(Raw data):
----
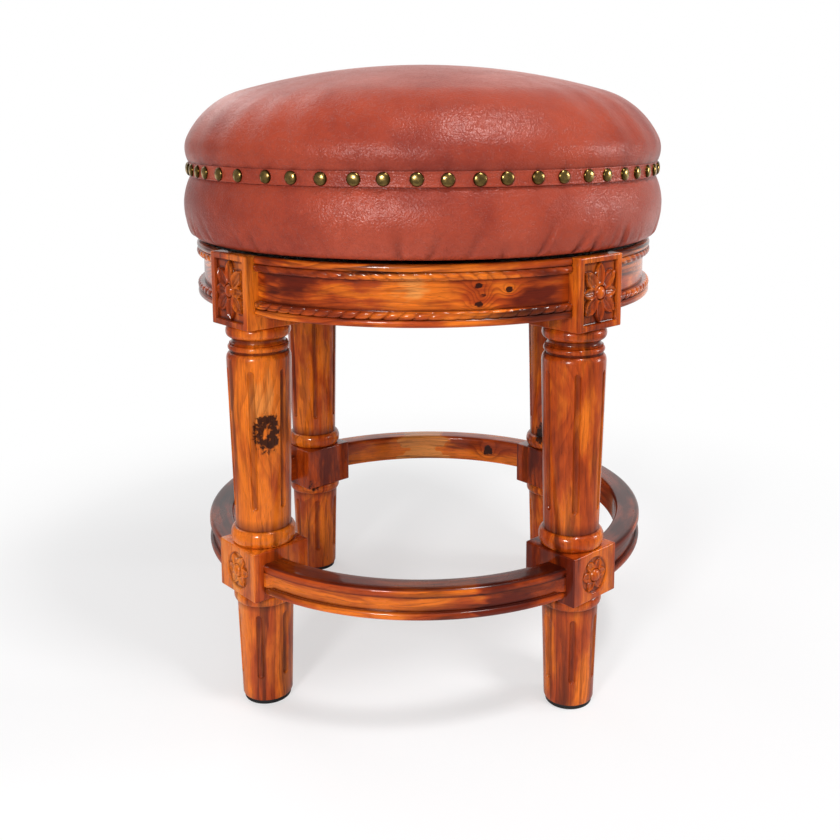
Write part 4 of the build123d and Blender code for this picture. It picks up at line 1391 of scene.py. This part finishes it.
class BuildLeatherSide(bpy.types.Operator):
    """Gathered leather side of the seat"""

    bl_idname = "stool.build_leather_side"
    bl_label = "Leather side"

    def execute(self, context):
        skins, replaced = [side_skin(context.scene.stool_seat)], ["leather_side", "side_pad"]
        hide = leather("seat_leather", 9.0)
        side = make_piece("gathered_side", skins, hide, "seat", replaced, crease=60)
        return {"FINISHED"}


class BuildCushion(bpy.types.Operator):
    """Crowned leather cushion"""

    bl_idname = "stool.build_cushion"
    bl_label = "Cushion"

    def execute(self, context):
        skins, replaced = [cushion_skin(context.scene.stool_seat)], ["leather_top", "foam_crown"]
        hide = leather("seat_leather", 9.0)
        cushion = make_piece("crowned_cushion", skins, hide, "seat", replaced, crease=60)
        return {"FINISHED"}


class BuildBand(bpy.types.Operator):
    """Leather band and its domed nails"""

    bl_idname = "stool.build_band"
    bl_label = "Band and nails"

    def execute(self, context):
        seat = context.scene.stool_seat
        hide = leather("band_leather", 14.0)
        band, nails = [band_skin(seat)], nail_skins(seat)
        make_piece("folded_band", band, hide, "seat", ["leather_band"], crease=60)
        make_piece("domed_nails", nails, brass(), "seat", ["nailheads"], crease=60)
        return {"FINISHED"}


class DressHiddenParts(bpy.types.Operator):
    """Finishes of the board, blocks, swivel, drum and screws"""

    bl_idname = "stool.dress_hidden_parts"
    bl_label = "Board, swivel and drum"

    def execute(self, context):
        tints = context.scene.stool_finishes
        lacquer = worn_finish("black_lacquer", tints.lacquer, 0.5, 60.0, 0.2, 0.34, coat_weight=0.3)
        zinc = worn_finish("plate_steel", tints.steel, 0.7, 90.0, 0.28, 0.45, metallic=1.0)
        bolts = worn_finish("screw_steel", tints.steel, 0.55, 260.0, 0.25, 0.4, metallic=1.0)
        glide = worn_finish("glide_plastic", tints.nylon, 0.85, 140.0, 0.4, 0.55)
        blocks = ["corner_block_" + name for name in leg_angles]
        dress(plain_wood(), *blocks, "seat_base", "seat_hoop", "seat_deck")
        dress(zinc, "swivel_base_plate", "swivel_top_plate")
        dress(bolts, "swivel_pivot", "board_screws", "base_plate_screws", "top_plate_screws")
        dress(glide, "swivel_glide_ring")
        dress(lacquer, "top_board")
        return {"FINISHED"}


settings_groups = {
    "stool_legs": LegSizes,
    "stool_rails": RailSizes,
    "stool_seat": SeatSizes,
    "stool_finishes": Finishes,
    "stool_stage": StageSizes,
}
operators = (
    BuildStage,
    BuildLegs,
    BuildFeet,
    BuildApron,
    BuildFootrest,
    BuildLeatherSide,
    BuildCushion,
    BuildBand,
    DressHiddenParts,
)


class StoolPanel(bpy.types.Panel):
    """Lists the stool's pieces and their sizes."""

    bl_idname = "STOOL_PT_pieces"
    bl_label = "Stool"
    bl_space_type = "VIEW_3D"
    bl_region_type = "UI"
    bl_category = "Stool"

    def draw(self, context):
        for operator in operators:
            self.layout.operator(operator.bl_idname)
        for label, settings in settings_groups.items():
            box = self.layout.box()
            box.label(text=settings.bl_rna.name)
            for name in settings.__annotations__:
                box.prop(getattr(context.scene, label), name)


def register():
    for settings in settings_groups.values():
        bpy.utils.register_class(settings)
    for label, settings in settings_groups.items():
        setattr(bpy.types.Scene, label, bpy.props.PointerProperty(type=settings))
    for kind in (*operators, StoolPanel):
        bpy.utils.register_class(kind)


def unregister():
    for kind in reversed((*operators, StoolPanel)):
        bpy.utils.unregister_class(kind)
    for label in settings_groups:
        delattr(bpy.types.Scene, label)
    for settings in settings_groups.values():
        bpy.utils.unregister_class(settings)


def main():
    """Builds every piece."""
    register()
    for operator in operators:
        section_name, action = operator.bl_idname.split(".")
        getattr(getattr(bpy.ops, section_name), action)()


if __name__ == "__main__":
    main()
----
(Set problem): Write down the full listing again, exactly.

(Task output):
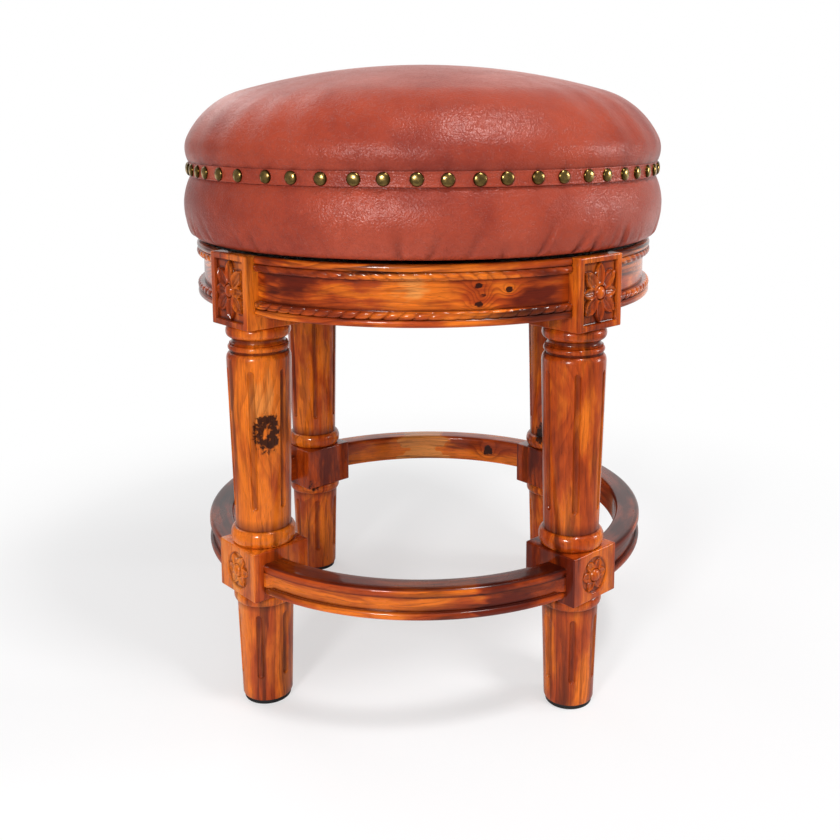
Write part 4 of the build123d and Blender code for this picture. It picks up at line 1391 of scene.py. This part finishes it.
class BuildLeatherSide(bpy.types.Operator):
    """Gathered leather side of the seat"""

    bl_idname = "stool.build_leather_side"
    bl_label = "Leather side"

    def execute(self, context):
        skins, replaced = [side_skin(context.scene.stool_seat)], ["leather_side", "side_pad"]
        hide = leather("seat_leather", 9.0)
        side = make_piece("gathered_side", skins, hide, "seat", replaced, crease=60)
        return {"FINISHED"}


class BuildCushion(bpy.types.Operator):
    """Crowned leather cushion"""

    bl_idname = "stool.build_cushion"
    bl_label = "Cushion"

    def execute(self, context):
        skins, replaced = [cushion_skin(context.scene.stool_seat)], ["leather_top", "foam_crown"]
        hide = leather("seat_leather", 9.0)
        cushion = make_piece("crowned_cushion", skins, hide, "seat", replaced, crease=60)
        return {"FINISHED"}


class BuildBand(bpy.types.Operator):
    """Leather band and its domed nails"""

    bl_idname = "stool.build_band"
    bl_label = "Band and nails"

    def execute(self, context):
        seat = context.scene.stool_seat
        hide = leather("band_leather", 14.0)
        band, nails = [band_skin(seat)], nail_skins(seat)
        make_piece("folded_band", band, hide, "seat", ["leather_band"], crease=60)
        make_piece("domed_nails", nails, brass(), "seat", ["nailheads"], crease=60)
        return {"FINISHED"}


class DressHiddenParts(bpy.types.Operator):
    """Finishes of the board, blocks, swivel, drum and screws"""

    bl_idname = "stool.dress_hidden_parts"
    bl_label = "Board, swivel and drum"

    def execute(self, context):
        tints = context.scene.stool_finishes
        lacquer = worn_finish("black_lacquer", tints.lacquer, 0.5, 60.0, 0.2, 0.34, coat_weight=0.3)
        zinc = worn_finish("plate_steel", tints.steel, 0.7, 90.0, 0.28, 0.45, metallic=1.0)
        bolts = worn_finish("screw_steel", tints.steel, 0.55, 260.0, 0.25, 0.4, metallic=1.0)
        glide = worn_finish("glide_plastic", tints.nylon, 0.85, 140.0, 0.4, 0.55)
        blocks = ["corner_block_" + name for name in leg_angles]
        dress(plain_wood(), *blocks, "seat_base", "seat_hoop", "seat_deck")
        dress(zinc, "swivel_base_plate", "swivel_top_plate")
        dress(bolts, "swivel_pivot", "board_screws", "base_plate_screws", "top_plate_screws")
        dress(glide, "swivel_glide_ring")
        dress(lacquer, "top_board")
        return {"FINISHED"}


settings_groups = {
    "stool_legs": LegSizes,
    "stool_rails": RailSizes,
    "stool_seat": SeatSizes,
    "stool_finishes": Finishes,
    "stool_stage": StageSizes,
}
operators = (
    BuildStage,
    BuildLegs,
    BuildFeet,
    BuildApron,
    BuildFootrest,
    BuildLeatherSide,
    BuildCushion,
    BuildBand,
    DressHiddenParts,
)


class StoolPanel(bpy.types.Panel):
    """Lists the stool's pieces and their sizes."""

    bl_idname = "STOOL_PT_pieces"
    bl_label = "Stool"
    bl_space_type = "VIEW_3D"
    bl_region_type = "UI"
    bl_category = "Stool"

    def draw(self, context):
        for operator in operators:
            self.layout.operator(operator.bl_idname)
        for label, settings in settings_groups.items():
            box = self.layout.box()
            box.label(text=settings.bl_rna.name)
            for name in settings.__annotations__:
                box.prop(getattr(context.scene, label), name)


def register():
    for settings in settings_groups.values():
        bpy.utils.register_class(settings)
    for label, settings in settings_groups.items():
        setattr(bpy.types.Scene, label, bpy.props.PointerProperty(type=settings))
    for kind in (*operators, StoolPanel):
        bpy.utils.register_class(kind)


def unregister():
    for kind in reversed((*operators, StoolPanel)):
        bpy.utils.unregister_class(kind)
    for label in settings_groups:
        delattr(bpy.types.Scene, label)
    for settings in settings_groups.values():
        bpy.utils.unregister_class(settings)


def main():
    """Builds every piece."""
    register()
    for operator in operators:
        section_name, action = operator.bl_idname.split(".")
        getattr(getattr(bpy.ops, section_name), action)()


if __name__ == "__main__":
    main()